A summer table does not need a theme. It needs a few honest materials, set down with enough room to breathe, and light that is allowed to do most of the work. This guide breaks down the quiet summer table look layer by layer: what each piece is, why it earns its place, and how to set it so the whole thing feels gathered rather than styled.
The Look, In One Glance
Washed linen on the table, matte stoneware on the linen, ribbed glass catching the light, and one stem where a centerpiece would normally go.
The palette stays inside cream, oat, pale clay, and clear glass. Color comes from the food and the evening, not the tableware.
Nothing matches exactly. Everything agrees.
Why This Works
A table reads as calm when the eye can rest. Fewer materials, repeated, give it somewhere to land: linen touching stoneware touching glass, the same three textures at every seat.
There is also a practical psychology here. A simple table lowers the effort of gathering, and anything that lowers effort gets repeated. The look is really a system for eating together more often.
The Pieces That Build It
- A washed linen table runner in oat. The foundation layer. It softens the wood without hiding it, and it forgives wrinkles by design.
- Washed linen napkins, generously sized. Folded loosely beside the plate, never pressed into shapes.
- Matte stoneware dinner plates in cream. The quiet workhorse. A soft glaze keeps the food as the focal point.
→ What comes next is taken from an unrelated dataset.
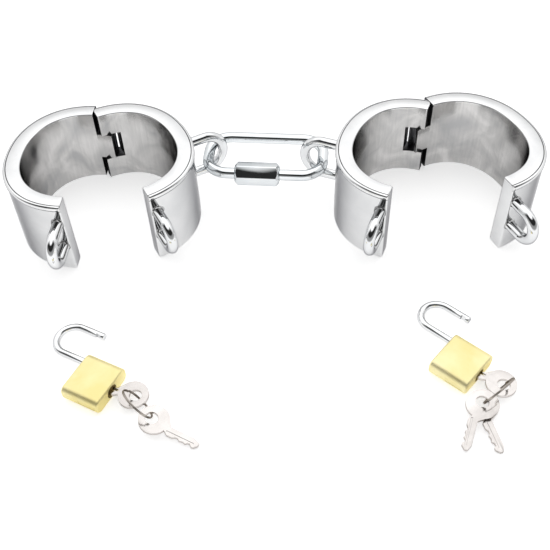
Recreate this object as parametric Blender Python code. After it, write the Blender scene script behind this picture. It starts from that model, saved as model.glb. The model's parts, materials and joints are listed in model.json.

- Ribbed glass tumblers. The texture catches evening light the way cut crystal wants to, without the formality.
- A ceramic pitcher for water. Filled and set on the table, it signals that everyone can settle in.
- One stem in a small vase. Olive, eucalyptus, or whatever the market had. One is enough (a full arrangement competes with the meal).
How to Set It
Run the linen down the center rather than covering the whole table. Let wood show at the edges.
Stack nothing. One plate, one napkin, one glass per seat, with real space between settings.
Place the pitcher and the stem off-center. A quiet table is balanced, not symmetrical.
Make It Yours
If your plates are white and glossy, keep them and shift the linen layer first: the runner and napkins do most of the visual work.
If your table is dark wood, choose oat linen over white for a softer step between surfaces.
If you host rarely, set the table this way for an ordinary Tuesday dinner. The look is not saved for occasions. That is the point.